To defend cherished values and customs, many men and women, within the United States as well as elsewhere, mobilized to prevent their women from turning into the iconic image of the emancipated Western woman—a sexually and economically independent person, seemingly unprotected by her family and unmoored from her community.
This cultural storm—in which
women, gender relations, and sexuality became lightning rods in both national and global politics—profoundly shaped the early years of the twenty-first century.

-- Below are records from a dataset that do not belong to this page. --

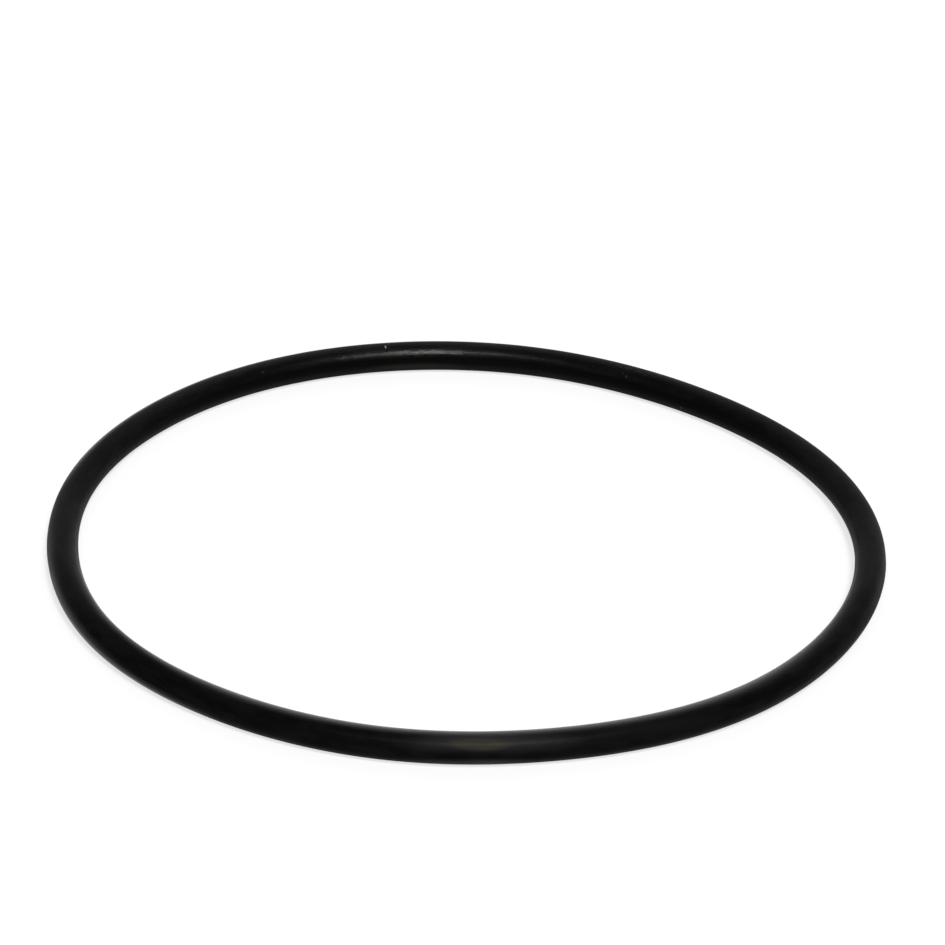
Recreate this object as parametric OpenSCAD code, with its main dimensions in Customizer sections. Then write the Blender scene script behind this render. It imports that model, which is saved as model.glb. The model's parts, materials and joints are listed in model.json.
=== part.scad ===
// Rubber o-ring, compression moulded in one piece: a round cord section swept once round
// a circle, with the fine trimmed parting line that the two mould halves leave at its
// inside and outside edges. The origin is the centre of the ring, at the middle of its
// height, and Z is its axis.

/* [Ring] */
// Inside diameter of the ring, between the round sections
inside_d = 88.49; // [50:0.01:140]
// Diameter of the round section
section_d = 3.53; // [1.78:0.01:7]

/* [Parting line] */
// How far the trimmed flash stands out of the round section
flash_proud = 0.05; // [0.03:0.01:0.1]
// Height of the flat land that trimming leaves on the flash
flash_land = 0.1; // [0.06:0.01:0.2]

/* [Finish] */
// Flat steps round the section where the ring is drawn as a mesh
section_steps = 72; // [48:12:144]
// Flat steps round the ring where it is drawn as a mesh
ring_steps = 240; // [120:24:480]

/* [Hidden] */
section_r = section_d / 2;
ring_r = inside_d / 2 + section_r;
rubber_black = [0.07, 0.07, 0.07];

// Rubber that the parting plane of the mould holds: a strip across the whole section,
// of which only the trimmed flash shows, outside the round at the ring's inside and
// outside edges. Its flanks slope at 45 degrees and start inside the round, as deep
// under the surface as the land stands above it.
module flash_strip() {
    tip_x = section_r + flash_proud;
    root_x = section_r - flash_proud;
    tip_z = flash_land / 2;
    root_z = tip_z + (tip_x - root_x);
    polygon([
        [-tip_x, -tip_z],
        [-root_x, -root_z],
        [root_x, -root_z],
        [tip_x, -tip_z],
        [tip_x, tip_z],
        [root_x, root_z],
        [-root_x, root_z],
        [-tip_x, tip_z]
    ]);
}

// The section as it leaves the mould and the trimming
module section() {
    circle(r = section_r, $fn = section_steps);
    flash_strip();
}

module o_ring() {
    color(rubber_black)
        rotate_extrude($fn = ring_steps)
            translate([ring_r, 0]) section();
}

o_ring();
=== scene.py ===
import json
import math

import bpy
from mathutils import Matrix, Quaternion, Vector, noise


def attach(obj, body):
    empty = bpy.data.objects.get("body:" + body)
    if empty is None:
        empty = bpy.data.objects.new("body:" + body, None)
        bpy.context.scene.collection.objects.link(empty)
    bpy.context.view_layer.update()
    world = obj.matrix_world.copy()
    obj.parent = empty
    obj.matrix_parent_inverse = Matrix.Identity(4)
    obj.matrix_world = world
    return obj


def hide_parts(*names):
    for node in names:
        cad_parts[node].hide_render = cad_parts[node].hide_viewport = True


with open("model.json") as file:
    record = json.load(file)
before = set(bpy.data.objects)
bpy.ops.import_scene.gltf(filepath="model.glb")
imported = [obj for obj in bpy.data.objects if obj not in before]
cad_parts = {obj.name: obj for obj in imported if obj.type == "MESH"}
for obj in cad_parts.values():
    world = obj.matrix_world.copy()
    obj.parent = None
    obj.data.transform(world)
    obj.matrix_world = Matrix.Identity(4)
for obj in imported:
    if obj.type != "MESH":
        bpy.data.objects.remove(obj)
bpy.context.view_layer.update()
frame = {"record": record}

MM = 0.001

# Sizes of the ring, from the diameter of the cord and the mounts at its two parting edges
CORD_DIAMETER = 3.53 * MM
mounts = {mount["name"]: mount["dims"] for mount in frame["record"]["mounts"]}
bore_r = mounts["inside_edge"]["r_mm"] * MM
rim_r = mounts["outside_edge"]["r_mm"] * MM
ring_r = (bore_r + rim_r) / 2
section_r = CORD_DIAMETER / 2
flash_proud = (rim_r - bore_r) / 2 - section_r
flash_land = mounts["inside_edge"]["length_mm"] * MM
floor_z = -section_r

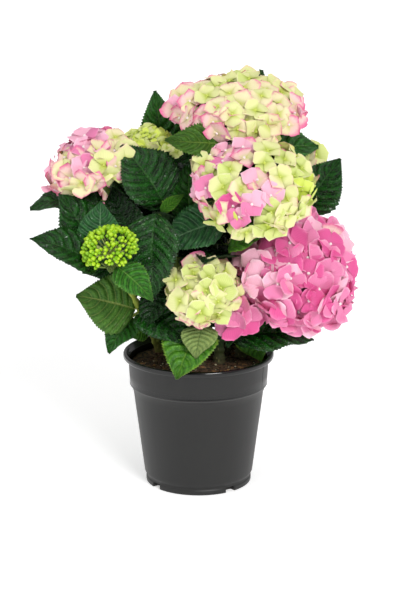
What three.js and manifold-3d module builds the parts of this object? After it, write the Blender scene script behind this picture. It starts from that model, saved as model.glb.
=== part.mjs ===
// A bigleaf hydrangea in a nursery pot, in millimetres, with +Z up.
// The origin is the centre of the pot's flat underside, and the plant's front faces -Y.
import * as THREE from "three";
import { mergeVertices } from "three/addons/utils/BufferGeometryUtils.js";
import Module from "manifold-3d";

const wasm = await Module();
wasm.setup();

// Clearances and tolerances
const GAP = 0.3;
const MERGE = 1e-4;
const SLIVER = 0.2;

// The pot is a thin-walled cone with a rolled lip, a collar and a stepped foot
const POT_SEGMENTS = 36;
const POT_HEIGHT = 169;
const LIP_RADIUS = 95;
const LIP_HEIGHT = 7;
const LIP_CURL = 3;
const COLLAR_TOP_RADIUS = 88.5;
const COLLAR_FOOT_RADIUS = 86.2;
const COLLAR_FOOT = 129;
const CHAMFER_HEIGHT = 8;
const BODY_TOP_RADIUS = 82.4;
const BODY_FOOT_RADIUS = 68.6;
const BODY_FOOT = 13;
const GROOVE_RADIUS = 65.8;
const GROOVE_TOP = 9;
const FOOT_RADIUS = 66.8;
const FOOT_HEIGHT = 6;
const POT_WALL = 2;
const POT_FLOOR = 4;
const NOTCH_COUNT = 4;
const NOTCH_WIDTH = 14;
const NOTCH_DEPTH = 9;
const NOTCH_HEIGHT = 6.5;
const NOTCH_TURN = -143;

// The soil fills the pot to just under the lip
const SOIL_TOP = 155;
const SOIL_FLAT_RADIUS = 74;
const SOIL_EDGE_DROP = 4;

// Canes, shoots and stalks
const CANE_SIDES = 8;
const CANE_RINGS = 4;
const SHOOT_SIDES = 6;
const SHOOT_RINGS = 4;
const FLARE = 3.4;
const FLARE_REACH = 9;
const STALK_SHARE = 0.03;
const STALK_REACH = 0.3;
const STALK_STRAIGHT = 4;

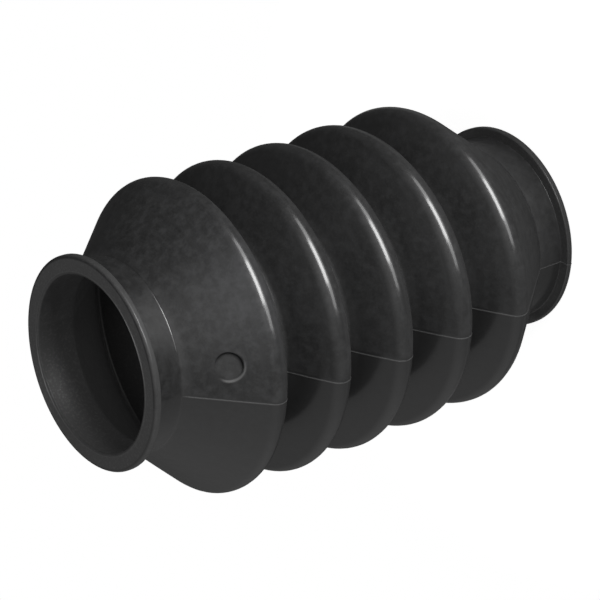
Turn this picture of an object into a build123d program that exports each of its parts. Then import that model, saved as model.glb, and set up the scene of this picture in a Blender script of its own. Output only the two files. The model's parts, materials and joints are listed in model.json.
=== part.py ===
from build123d import *
from math import asin, atan2, cos, degrees, hypot, radians, sin, tan
import os

# Rubber bellows boot, moulded in one piece: a row of round folds between two ends,
# each with a cone, a plain collar and a lip. The ends differ only in the length of
# their cones. Millimetres, +Z up along the boot's axis. The boot stands on its lower
# lip, and the origin is the centre of that lip's face. The mould parts in the XZ plane.

# ---- Driving dimensions ----
length = 198.5               # from the face of one lip to the face of the other
wall = 3.2                   # thickness of the collars, cones and folds
bore_diameter = 66.0         # inside of the collars, which fit over a housing or a rod
collar_length = 14.2         # from a lip's face to the crease at the foot of the cone
lip_height = 3.8             # how far a lip stands out from its collar
lip_thickness = 3.0
lip_front_round = 1.2        # outer edge of a lip, on its face
lip_back_round = 0.7         # outer edge of a lip, on its back
bore_edge_round = 0.7        # edge between a lip's face and the bore
crease_round = 0.6           # outside corner at the foot of a cone
inner_crease_round = 2.5     # the same corner inside, where the bore widens into the cone

fold_count = 5
fold_pitch = 28.1
upper_fold_drop = 41.0       # from the upper lip's face to the crest of the nearest fold
crest_diameter = 118.0       # outside, over the crests of the folds
root_diameter = 82.6         # outside, at the bottom of the valleys between the folds
crest_inner_round = 1.4      # the bend at a crest, measured inside the boot
root_outer_round = 2.0       # the bend at a root, measured outside the boot

# Mark of a round pin of the mould on the upper cone: a recess with a flat floor that
# is tilted, so that it is deepest on one side and runs out on the other.
pin_diameter = 10.0
pin_depth = 0.65             # at the mark's centre
pin_tilt = 5.0               # degrees between its floor and the cone
pin_drop = 27.0              # below the face of the upper lip
pin_turn = 16.0              # degrees round from the mould's parting plane
pin_deep_side = 45.0         # degrees round the mark, from the crest's side

# ---- Derived sizes ----
bore_radius = bore_diameter / 2
collar_radius = bore_radius + wall
lip_radius = collar_radius + lip_height
first_crest = length - upper_fold_drop - (fold_count - 1) * fold_pitch
crest_heights = [first_crest + i * fold_pitch for i in range(fold_count)]

# Each bend at a crest or a root has one centre, shared by the outside and the inside
# of the wall, so that the wall keeps its thickness round the bend.
crest_outer_round = crest_inner_round + wall
root_inner_round = root_outer_round + wall
crest_centre = crest_diameter / 2 - crest_outer_round
root_centre = root_diameter / 2 + root_outer_round

# Each angle is how far a flank's or a cone's surface turns its normal away from
# straight outwards, in degrees. The flanks of a fold touch the bends at its crest and
# roots, and a cone runs from the crease at its collar to the bend of the end crest.
def angle_from_axis(rise, run, round_radii):
    return degrees(atan2(rise, run) + asin(round_radii / hypot(rise, run)))


flank_angle = angle_from_axis(
    crest_centre - root_centre, fold_pitch / 2, crest_outer_round + root_outer_round
)
cone_rise = crest_centre - collar_radius
lower_cone_angle = angle_from_axis(cone_rise, first_crest - collar_length, crest_outer_round)
upper_cone_angle = angle_from_axis(cone_rise, upper_fold_drop - collar_length, crest_outer_round)


def skin(crest_round, root_round):
    """Draw one side of the folds' wall, from the low side of the first crest's bend
    to the high side of the last one's, and return those two points."""
    bends = []
    for i, height in enumerate(crest_heights):
        low = flank_angle if i > 0 else lower_cone_angle
        high = flank_angle if i < fold_count - 1 else upper_cone_angle
        if bends:
            root = (root_centre, height - fold_pitch / 2)
            bends.append(CenterArc(root, root_round, 180 + flank_angle, -2 * flank_angle))
        bends.append(CenterArc((crest_centre, height), crest_round, -low, low + high))
    for below, above in zip(bends, bends[1:]):
        Line(below @ 1, above @ 0)
    return bends[0] @ 0, bends[-1] @ 1


def end(face, inward, cone_angle, outside, inside):
    """Draw one end, from the end crest's bend outside, round the lip, to the same
    bend inside. inward is the way from the lip's face to the folds, 1 or -1."""
    inner_collar_length = collar_length + wall * tan(radians(cone_angle / 2))
    FilletPolyline(
        outside,
        (collar_radius, face + inward * collar_length),
        (collar_radius, face + inward * lip_thickness),
        (lip_radius, face + inward * lip_thickness),
        (lip_radius, face),
        (bore_radius, face),
        (bore_radius, face + inward * inner_collar_length),
        inside,
        radius=[
            crease_round,
            0,  # the lip stands square on its collar
            lip_back_round,
            lip_front_round,
            bore_edge_round,
            inner_crease_round,
        ],
    )


# Place of the pin mark: on the upper cone's surface, with x down the cone towards the
# crest and z out of the surface, then turned to the mark's deep side and tilted.
outwards = Vector(1, 0, 0).rotate(Axis.Z, pin_turn)
upwards = Vector(0, 0, 1)
steepness = radians(upper_cone_angle)
pin_radius = collar_radius + (pin_drop - collar_length) * tan(steepness)
pin_place = Plane(
    origin=outwards * pin_radius + upwards * (length - pin_drop),
    x_dir=outwards * sin(steepness) - upwards * cos(steepness),
    z_dir=outwards * cos(steepness) + upwards * sin(steepness),
)
pin_floor = pin_place.rotated((0, 0, pin_deep_side)).rotated((0, pin_tilt, 0)).offset(-pin_depth)

with BuildPart() as bellows_boot:
    with BuildSketch(Plane.XZ):
        with BuildLine():
            outer_low, outer_high = skin(crest_outer_round, root_outer_round)
            inner_low, inner_high = skin(crest_inner_round, root_inner_round)
            end(0, 1, lower_cone_angle, outer_low, inner_low)
            end(length, -1, upper_cone_angle, outer_high, inner_high)
        make_face()
    revolve(axis=Axis.Z)

    with BuildSketch(pin_floor):
        Circle(pin_diameter / 2)
    extrude(amount=wall, mode=Mode.SUBTRACT)

bellows_boot.part.label = "bellows_boot"

os.makedirs("parts", exist_ok=True)
export_step(bellows_boot.part, "parts/bellows_boot.step")
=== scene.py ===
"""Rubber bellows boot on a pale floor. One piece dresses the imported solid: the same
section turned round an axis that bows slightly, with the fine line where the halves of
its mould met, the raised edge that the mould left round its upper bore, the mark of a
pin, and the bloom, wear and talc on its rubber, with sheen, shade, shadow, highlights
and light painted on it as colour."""
from itertools import pairwise
from math import asin, atan2, ceil, cos, degrees, hypot, pi, radians, sin, tan
from types import SimpleNamespace

import bpy
import numpy as np
from mathutils import Matrix, Vector, noise
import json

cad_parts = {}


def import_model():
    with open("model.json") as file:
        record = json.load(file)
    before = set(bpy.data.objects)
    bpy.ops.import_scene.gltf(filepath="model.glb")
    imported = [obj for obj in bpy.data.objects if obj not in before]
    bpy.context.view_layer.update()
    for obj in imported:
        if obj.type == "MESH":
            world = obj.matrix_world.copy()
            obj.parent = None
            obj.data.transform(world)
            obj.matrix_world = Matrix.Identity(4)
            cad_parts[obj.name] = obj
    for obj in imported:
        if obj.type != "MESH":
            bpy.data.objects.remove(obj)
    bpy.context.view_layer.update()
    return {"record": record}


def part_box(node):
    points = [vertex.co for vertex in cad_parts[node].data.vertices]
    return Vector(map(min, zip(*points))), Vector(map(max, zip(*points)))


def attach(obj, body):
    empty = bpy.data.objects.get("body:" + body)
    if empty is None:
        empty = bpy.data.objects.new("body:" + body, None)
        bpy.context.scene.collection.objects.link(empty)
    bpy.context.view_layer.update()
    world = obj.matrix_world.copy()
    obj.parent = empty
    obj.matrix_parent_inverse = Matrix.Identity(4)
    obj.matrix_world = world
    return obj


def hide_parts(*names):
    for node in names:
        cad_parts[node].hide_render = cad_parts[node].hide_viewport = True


MM = 0.001
NODE = "bellows_boot"

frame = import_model()

# ---- The section of the boot, in millimetres ----
# The lengths that the frame holds come from it, and the others are those of the part.
mounts = {mount["name"]: mount["dims"] for mount in frame["record"]["mounts"]}
node_low, node_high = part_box(NODE)
LENGTH = (node_high.z - node_low.z) / MM
CREST_RADIUS = (node_high.x - node_low.x) / 2 / MM
BORE_RADIUS = mounts["upper_bore"]["r_mm"]
COLLAR_RADIUS = mounts["upper_clip_seat"]["r_mm"]
WALL = COLLAR_RADIUS - BORE_RADIUS
LIP_HEIGHT = 3.8
LIP_RADIUS = COLLAR_RADIUS + LIP_HEIGHT
LIP_THICKNESS = 3.0
COLLAR_LENGTH = 14.2
LIP_FRONT_ROUND = 1.2
LIP_BACK_ROUND = 0.7
LIP_FOOT_ROUND = 0.25
BORE_EDGE_ROUND = 0.7
CREASE_ROUND = 0.6
INNER_CREASE_ROUND = 2.5
FOLD_COUNT = 5
FOLD_PITCH = 28.1
UPPER_FOLD_DROP = 41.0
ROOT_RADIUS = 41.3
CREST_INNER_ROUND = 1.4
ROOT_OUTER_ROUND = 2.0
CREST_OUTER_ROUND = CREST_INNER_ROUND + WALL
ROOT_INNER_ROUND = ROOT_OUTER_ROUND + WALL
CREST_CENTRE = CREST_RADIUS - CREST_OUTER_ROUND
ROOT_CENTRE = ROOT_RADIUS + ROOT_OUTER_ROUND
FIRST_CREST = LENGTH - UPPER_FOLD_DROP - (FOLD_COUNT - 1) * FOLD_PITCH
CREST_HEIGHTS = [FIRST_CREST + i * FOLD_PITCH for i in range(FOLD_COUNT)]
UPPER_CREST = CREST_HEIGHTS[-1]
OUTER_END_BENDS = 4          # of each end: the collar's crease and three of the lip


def angle_from_axis(rise, run, round_radii):
    """Radians between a flank's or a cone's normal and the plane across the boot."""
    return atan2(rise, run) + asin(round_radii / hypot(rise, run))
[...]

THE GENDER WARS IN THE UNITED STATES
The backlash against the women’s movement reached a high point in the 1980s. By 2000, it had gained even greater momentum. Feminists had been stereotyped, scapegoated, and vilified as man-hating, hairy, anti-family misfits for so long that young women, with good reason, wanted to distance themselves from the “F” word. The televangelist and political power broker Reverend Pat Robertson, for example, called feminism a “socialist, anti-family political movement that encourages women to leave their husbands, kill their children, practice witchcraft, destroy capitalism, and become lesbians.”1
Although candidate George W. Bush ran as a “compassionate conservative” in 2000, the extreme Religious Right, long hostile to the women’s movement, formed a significant part of his political base. After the Supreme Court halted a recount of votes in Florida, Bush lost the popular vote but won the election. The new president cast this controversial victory as a mandate for radical change. Fueled by a zealous faith in Market Fundamentalism—the belief that unregulated free markets solve all problems—and by his own religious fundamentalism, Bush sought to shrink the federal government, to enact huge tax cuts that mostly benefited the wealthiest Americans, to eliminate or privatize as many government services as possible, to transfer the costs of health care, retirement, and higher education onto families, and to repeal much of the legacy of the 1960s, including women’s rights.